Methods To address the above issues, this paper proposes an adaptive multi-scale infrared target detection network based on YOLO (AFITDYOLO). This network is designed to receive infrared target images of different scales and employs a multi-layer feature extraction module and a multi-layer feature fusion module to enhance its multi-scale infrared target detection capability. Firstly, a multi-scale feature fusion module (MFFM) is proposed. This module enhances the correlation between features of different layers in the feature pyramid network (FPN), coordinates deep semantic features with shallow spatial detail features more effectively, and thereby improves the representational ability of multi-scale feature fusion. Secondly, a multi-kernel feature extraction convolution (MFEConv) is constructed. By utilizing heterogeneous convolution groups, MFEConv expands the receptive field and strengthens the model's feature extraction capability. Additionally, a cross-attention fusion module (CAFM) is designed. Through the comparative interaction of feature maps output by different layers in the detection network, CAFM leverages the complementary information among these feature maps to suppress infrared noise in images and further enhance feature representation capability.
Results and Discussions To validate the effectiveness of the proposed method in improving detection performance, extensive training and evaluation are conducted on the CTIR dataset, which comprises road pedestrians and vehicles with multi-scale infrared targets. To further verify the adaptability of the method, additional experiments are performed on the SIRST-UAVB dataset—a single-frame UAV bird dataset characterized by more complex backgrounds and smaller target scales. Experimental results on these two datasets demonstrate that AFITDYOLO achieves mean average precision at 50% intersection over union (mAP50) of 88.9% and 90.7%, respectively, representing significant improvements of 5.6% and 6.5% compared with YOLOv10n. In terms of lightweight optimization, the proposed method achieves higher inference speed (measured in frames per second, FPS) while utilizing fewer model parameters (params) and floating-point operations (FLOPs). When compared with current mainstream methods, AFITDYOLO exhibits the highest detection accuracy, the lowest parameter count and FLOPs, and the fastest inference speed, demonstrating distinct advantages. Additionally, to evaluate the generalization ability of the proposed method, cross-dataset experiments are carried out on the HIT-UAV dataset (a high-altitude UAV infrared thermal imaging dataset) and the IRSTD-1k dataset (a classic infrared small target dataset). Experimental results indicate that while the precision (P) value of AFITDYOLO is slightly inferior to that of DEIM-N, it outperforms all other mainstream methods in all remaining evaluation metrics. These findings confirm that the proposed method achieves improved detection accuracy on the infrared datasets used in the generalization experiments, validating its strong generalization capability and further demonstrating its feasibility for cross-scenario deployment. Overall, the proposed method simultaneously achieves enhanced detection accuracy and lightweight optimization of the detection model, fully meeting the requirements of real-time detection applications.

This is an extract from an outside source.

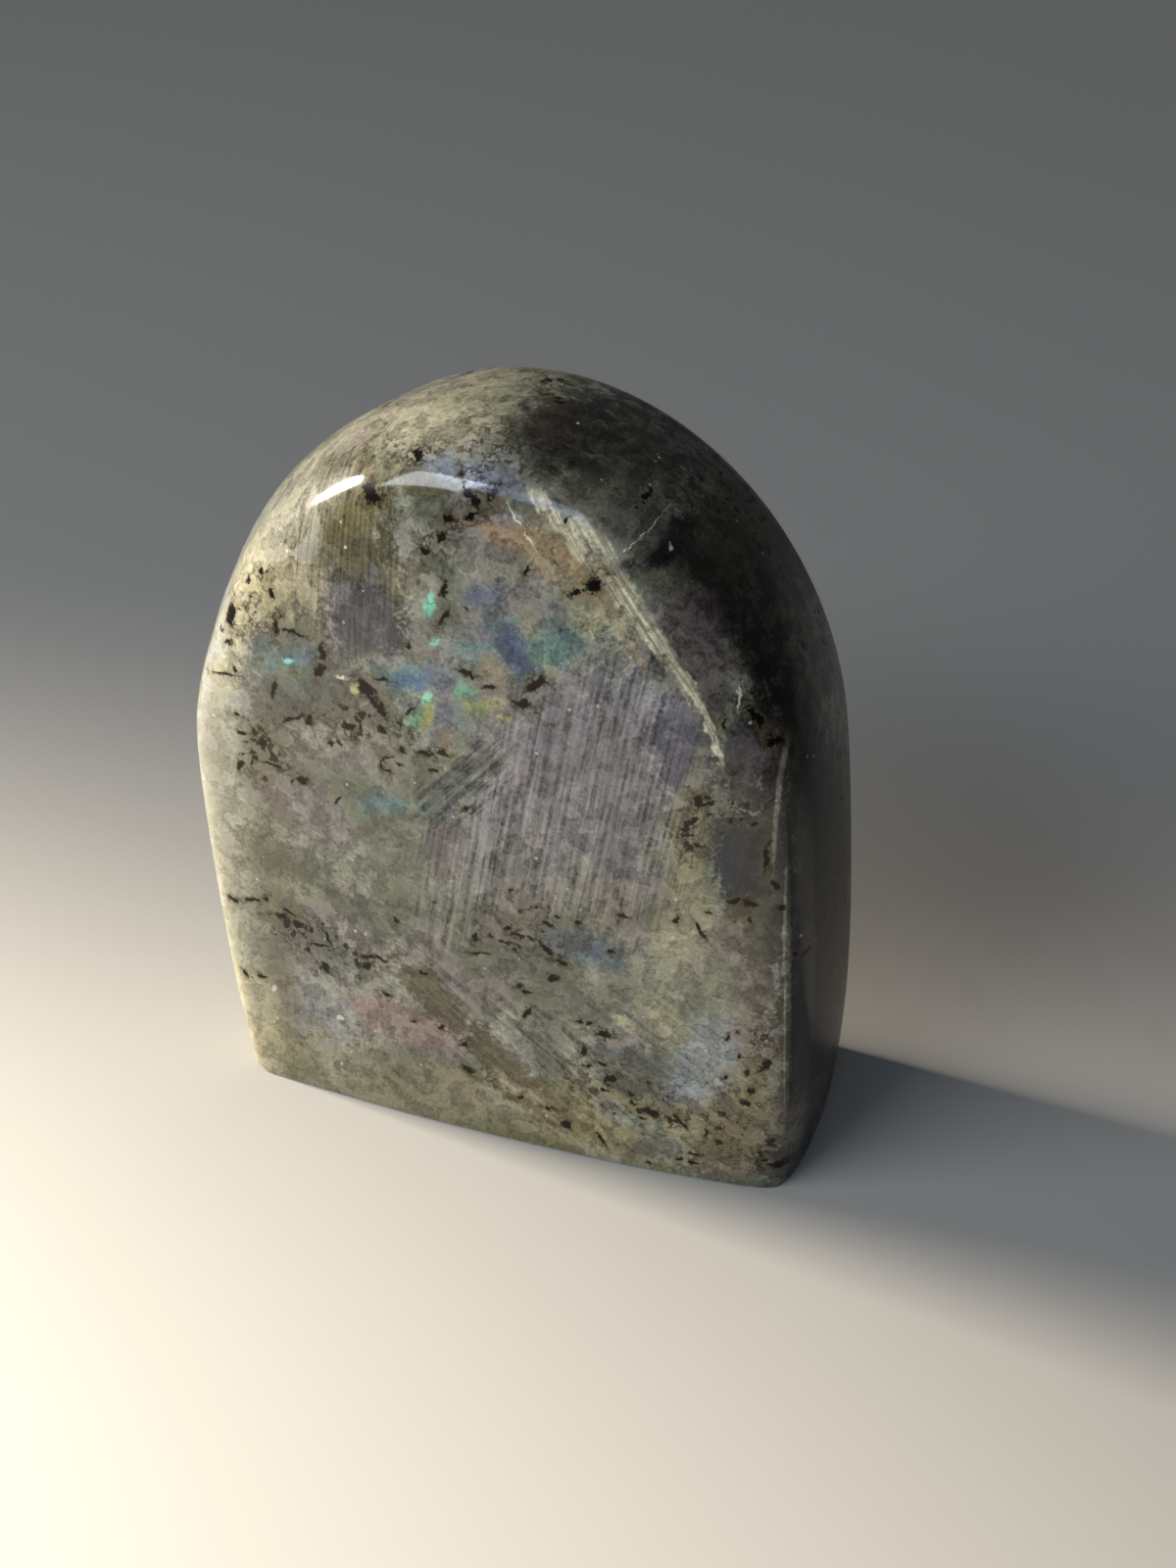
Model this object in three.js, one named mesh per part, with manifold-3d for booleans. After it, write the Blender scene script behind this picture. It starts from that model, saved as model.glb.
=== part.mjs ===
/**
 * Cut-base labradorite: a polished freeform of feldspar, arched like a small
 * headstone and sawn flat across the bottom so that it stands on its own.
 *
 * Millimetres, +Z up. The broad polished face looks along -Y, and the origin is
 * the middle of the footprint, on the sawn base.
 */
import * as THREE from 'three';
import { NURBSSurface } from 'three/addons/curves/NURBSSurface.js';
import { ParametricGeometry } from 'three/addons/geometries/ParametricGeometry.js';
import { mergeVertices, toCreasedNormals } from 'three/addons/utils/BufferGeometryUtils.js';
import Module from 'manifold-3d';

// ---------------------------------------------------------------------------
// Driving dimensions
// ---------------------------------------------------------------------------

// Girth: the widest outline of the stone, seen from the front. Its upper half is
// an ellipse, its lower half a squarer superellipse, and it leans to the left.
const CENTRE_HEIGHT = 40.1;
const GIRTH_REACH = { left: 34.3, right: 34.1, up: 40.7, down: 76 };
const UPPER_POWER = 2;
const LOWER_POWER = 2.8;
const GIRTH_LEAN = THREE.MathUtils.degToRad(4);

// Depth of the stone from its front ridge to its back ridge, and how far the
// two faces are domed beyond them. Each profile runs towards or away from the
// pole in pairs: share of the face's outline, share of its dome.
const THICKNESS = 24.6;
const FRONT_DOME = 3;
const FRONT_PROFILE = [[0, 1], [0.4, 0.86], [0.72, 0.5]];
const BACK_DOME = 1.5;
const BACK_PROFILE = [[0.6, 0.75], [0, 1]];

// The rest of the shape hangs on rings inside the girth. Each has an inset from
// the girth and a depth behind the front ridge, at five directions: right, upper
// right, up, upper left and left. The broad bevel is at the upper right, where
// the face edge lies far inside a ridge that is ground well back.
const FACE_EDGE = { inset: [4.2, 5.4, 2.2, 4.2, 7.2], depth: [-0.7, 0.7, -0.1, -0.3, -0.9] };
const RIDGE = { inset: [1.8, 1.9, 1.4, 2.6, 2.9], depth: [0.4, 5.4, -0.6, 1.6, -0.6] };
const SHOULDER = { inset: [0, 0.5, 0.9, 1.3, 1], depth: [3.8, 11.2, 6.3, 9.4, 5.3] };
const RIDGE_SOFTNESS = [0.15, 0.45, 0.4, 0.5, 0.5];

// The back is ground alike but plainer, so its rings have one depth each.
const BACK_SHOULDER = { inset: [0.6, 0.7, 0.8, 1, 1.2], depth: THICKNESS - 7 };
const BACK_RIDGE = { inset: [2, 2, 2.1, 3, 3.4], depth: THICKNESS };
const BACK_EDGE = { inset: [4, 4, 4, 5, 6], depth: THICKNESS + 0.5 };
const BACK_RIDGE_SOFTNESS = 0.45;

// Chip broken out of the front left end of the base edge.
const CHIP_LENGTH = 2.2;
const CHIP_HEIGHT = 0.5;
const CHIP_TURN = THREE.MathUtils.degToRad(36);

// Fineness of the control rings and of the facets, and the angle from which an
// edge is shaded sharp.
const RING_POINTS = 32;
const AROUND_FACETS = 104;
const DEPTH_FACETS = 50;
const SHARP_ANGLE = THREE.MathUtils.degToRad(35);

// Colour and finish of the polished stone.
const STONE_COLOUR = 0x77786a;
const STONE_ROUGHNESS = 0.22;

// ---------------------------------------------------------------------------
// Outline of the stone, seen from the front
// ---------------------------------------------------------------------------

/** Keeps the sign of a cosine or sine while raising it to a power. */
function signedPower(value, power) {
	return Math.sign(value) * Math.abs(value) ** power;
}

/** Point of the girth at an angle around its centre, in the XZ plane. */
function girthPoint(angle) {
	const power = Math.sin(angle) >= 0 ? UPPER_POWER : LOWER_POWER;
	const across = Math.cos(angle) >= 0 ? GIRTH_REACH.right : GIRTH_REACH.left;
	const upright = Math.sin(angle) >= 0 ? GIRTH_REACH.up : GIRTH_REACH.down;
	const point = new THREE.Vector2(
		across * signedPower(Math.cos(angle), 2 / power),
		upright * signedPower(Math.sin(angle), 2 / power),
	);
	return point.rotateAround(new THREE.Vector2(), GIRTH_LEAN);
}

/** Eased step from 0 to 1, level at both ends. */
function ease(t) {
	return (1 - Math.cos(Math.PI * THREE.MathUtils.clamp(t, 0, 1))) / 2;
}

/**
 * Value at an angle, eased between the five directions of a list. Below the
 * centre each side keeps its own value, and they meet under the stone.
 */
function around(values, angle) {
	const [right, , , , left] = values;
	const step = Math.PI / 4;
	if (angle > Math.PI) {
		return THREE.MathUtils.lerp(left, right, ease((angle - 5 * step) / (2 * step)));
	}
	const from = Math.min(Math.floor(angle / step), values.length - 2);
	return THREE.MathUtils.lerp(values[from], values[from + 1], ease(angle / step - from));
}

// ---------------------------------------------------------------------------
// Rings of control points, from the front pole to the back pole
// ---------------------------------------------------------------------------

const angles = Array.from({ length: RING_POINTS }, (_, i) => (i / RING_POINTS) * 2 * Math.PI);

/** A ring at each angle's inset inside the girth, depth and overall scale. */
function ring(insetAt, depthAt, scale = 1) {
	return angles.map((angle) => {
		const point = girthPoint(angle);
		point.setLength((point.length() - insetAt(angle)) * scale);
		return new THREE.Vector3(point.x, depthAt(angle), point.y + CENTRE_HEIGHT);
	});
}

/** A ring straight from one of the tables above. */
function tableRing(table) {
	const depthAt = (angle) => (Array.isArray(table.depth) ? around(table.depth, angle) : table.depth);
	return ring((angle) => around(table.inset, angle), depthAt);
}

/** A ring of the domed front face, at a share of its outline. */
function frontRing(scale, dome) {
	const outline = (angle) => (around(FACE_EDGE.inset, angle) + around(RIDGE.inset, angle)) / 2;
	return ring(outline, () => -dome * FRONT_DOME, scale);
}

/** A ring of the domed back face, at a share of its outline. */
function backRing(scale, dome) {
	return ring((angle) => around(BACK_RIDGE.inset, angle), () => THICKNESS + dome * BACK_DOME, scale);
}

/** A ring between two others, at a share of the way. */
function betweenRings(first, second, shareAt) {
	return first.map((point, i) => point.clone().lerp(second[i], shareAt(angles[i])));
}

const ridge = tableRing(RIDGE);
const shoulder = tableRing(SHOULDER);
const backShoulder = tableRing(BACK_SHOULDER);
const backRidge = tableRing(BACK_RIDGE);

const girth = ring(() => 0, () => THICKNESS / 2);

const rings = [
	...FRONT_PROFILE.map(([scale, dome]) => frontRing(scale, dome)),
	tableRing(FACE_EDGE),
	ridge,
	betweenRings(ridge, shoulder, (angle) => around(RIDGE_SOFTNESS, angle)),
	shoulder,
	girth,
	backShoulder,
	betweenRings(backRidge, backShoulder, () => BACK_RIDGE_SOFTNESS),
	backRidge,
	tableRing(BACK_EDGE),
	...BACK_PROFILE.map(([scale, dome]) => backRing(scale, dome)),
];

// ---------------------------------------------------------------------------
// Smooth skin through the rings
// ---------------------------------------------------------------------------

const DEGREE = 3;

/** Evenly spaced knots, for the direction that closes on itself. */
function closedKnots(count) {
	return Array.from({ length: count + DEGREE + 1 }, (_, i) => i);
}

/** Knots held at both ends, so that the skin reaches the two poles. */
function clampedKnots(count) {
	const last = count - DEGREE;
	return Array.from({ length: count + DEGREE + 1 }, (_, i) => THREE.MathUtils.clamp(i - DEGREE, 0, last));
}

/** The uncut pebble: a closed skin of facets on the smooth surface. */
function pebbleGeometry() {
	const wrapped = rings.map((points) => [...points, ...points.slice(0, DEGREE)]);
	const aroundCount = RING_POINTS + DEGREE;
	const surface = new NURBSSurface(
		DEGREE,
		DEGREE,
		clampedKnots(rings.length),
		closedKnots(aroundCount),
		wrapped,
	);
	const skin = (around, depth, target) => {
		const turn = (DEGREE + (1 - around) * RING_POINTS) / (aroundCount + DEGREE);
		surface.getPoint(depth, turn, target);
	};
	return new ParametricGeometry(skin, AROUND_FACETS, DEPTH_FACETS);
}

// ---------------------------------------------------------------------------
// Cutting
// ---------------------------------------------------------------------------

const wasm = await Module();
wasm.setup();

/** Closed solid from a geometry, with its shared corners joined. */
function toSolid(geometry) {
	geometry.deleteAttribute('normal');
	geometry.deleteAttribute('uv');
	const merged = mergeVertices(geometry);
	const corners = merged.index.array;
	const kept = [];
	for (let i = 0; i < corners.length; i += 3) {
		const [a, b, c] = corners.slice(i, i + 3);
		if (a !== b && b !== c && c !== a) {
			kept.push(a, b, c);
		}
	}
	const mesh = new wasm.Mesh({
		numProp: 3,
		vertProperties: new Float32Array(merged.attributes.position.array),
		triVerts: new Uint32Array(kept),
	});
	return new wasm.Manifold(mesh);
}

/** Geometry of a solid: its corners and triangles. */
function toGeometry(solid) {
	const mesh = solid.getMesh();
	const geometry = new THREE.BufferGeometry();
	geometry.setAttribute('position', new THREE.BufferAttribute(mesh.vertProperties, 3));
	geometry.setIndex(new THREE.BufferAttribute(mesh.triVerts, 1));
	return geometry;
}

/** Block that takes away all that lies below the sawn base. */
function sawBlock() {
	const size = 4 * GIRTH_REACH.down;
	return toSolid(new THREE.BoxGeometry(size, size, size).translate(0, 0, -size / 2));
}

/** Point of the base edge that lies farthest to the front left. */
function frontLeftCorner(solid) {
	const points = toGeometry(solid).attributes.position;
	const corner = new THREE.Vector3();
	const point = new THREE.Vector3();
	for (let i = 0; i < points.count; i++) {
		point.fromBufferAttribute(points, i);
		if (point.z < CHIP_HEIGHT && point.x + point.y < corner.x + corner.y) {
			corner.copy(point);
		}
	}
	return corner;
}

/** Flake of stone that broke off the base edge around a corner. */
function chip(corner) {
	const flake = new THREE.BoxGeometry(CHIP_LENGTH, CHIP_LENGTH, 2 * CHIP_HEIGHT);
	flake.rotateZ(CHIP_TURN);
	flake.translate(corner.x, corner.y, 0);
	return toSolid(flake);
}

const sawn = toSolid(pebbleGeometry()).subtract(sawBlock());
const finished = sawn.subtract(chip(frontLeftCorner(sawn)));

// ---------------------------------------------------------------------------
// The part
// ---------------------------------------------------------------------------

const geometry = toCreasedNormals(toGeometry(finished), SHARP_ANGLE);
geometry.computeBoundingBox();
const middle = geometry.boundingBox.getCenter(new THREE.Vector3());
geometry.translate(-middle.x, -middle.y, 0);

const material = new THREE.MeshStandardMaterial({
	color: STONE_COLOUR,
	roughness: STONE_ROUGHNESS,
	metalness: 0,
});
const stone = new THREE.Mesh(geometry, material);
stone.name = 'stone';

const labradorite = new THREE.Group();
labradorite.name = 'cut_base_labradorite';
labradorite.add(stone);

export default labradorite;
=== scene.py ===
# %% [markdown]
# # A cut-base labradorite
#
# This is one lump of feldspar, about as tall as a hand is wide. It was ground to the shape of a
# small headstone, polished all over and sawn flat across the bottom, so that it stands by itself.
# The lesson loads the measured solid of the stone, models the visible stone in the same place,
# and then builds up what is inside it: cloudy feldspar, fine lamellae, flashes of blue and green,
# healed cracks and black needles of ilmenite.

# %% Frame
import math

import bmesh
import bpy
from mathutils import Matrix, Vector


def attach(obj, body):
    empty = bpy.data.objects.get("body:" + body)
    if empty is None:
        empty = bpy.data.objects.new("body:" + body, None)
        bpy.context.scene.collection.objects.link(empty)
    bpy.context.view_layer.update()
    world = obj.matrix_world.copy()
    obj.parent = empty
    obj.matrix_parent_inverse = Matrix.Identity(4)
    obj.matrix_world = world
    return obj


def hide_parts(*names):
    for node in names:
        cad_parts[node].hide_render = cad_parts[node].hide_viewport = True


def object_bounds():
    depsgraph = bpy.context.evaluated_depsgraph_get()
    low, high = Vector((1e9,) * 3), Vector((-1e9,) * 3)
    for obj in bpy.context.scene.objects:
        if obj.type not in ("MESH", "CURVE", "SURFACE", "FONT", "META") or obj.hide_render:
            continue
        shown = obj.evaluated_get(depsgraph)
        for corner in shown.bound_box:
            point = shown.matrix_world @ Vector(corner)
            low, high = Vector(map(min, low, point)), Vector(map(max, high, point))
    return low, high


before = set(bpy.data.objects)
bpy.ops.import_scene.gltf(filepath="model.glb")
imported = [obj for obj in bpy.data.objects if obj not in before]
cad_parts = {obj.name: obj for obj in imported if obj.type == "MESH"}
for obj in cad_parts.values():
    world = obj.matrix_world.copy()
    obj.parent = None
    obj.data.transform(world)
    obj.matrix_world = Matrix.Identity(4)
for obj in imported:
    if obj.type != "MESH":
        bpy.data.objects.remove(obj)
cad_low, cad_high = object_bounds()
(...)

Conclusions The AFITDYOLO network proposed in this paper, which is an adaptive multi-scale infrared target detection network based on YOLO, enhances the detection accuracy of infrared targets of different scales under various backgrounds with a relatively small number of parameters. The proposed MFFM enhances the model's representational ability in multi-scale feature fusion by improving the correlation between features of different layers in FPN. Additionally, the lightweight convolution module MFEConv is designed to achieve an efficient and larger receptive field with minimal parameters by leveraging the target distribution characteristics of infrared images. Furthermore, the CAFM is introduced to highlight important feature information, filter out irrelevant background information, and suppress noise through the comparative interaction of feature maps output by different layers, thereby further boosting the model's feature representation capability. Experimental results demonstrate that the proposed method outperforms current mainstream algorithms, exhibiting excellent detection accuracy, lightweight performance, and generalization ability, along with cross-scenario deployment capabilities.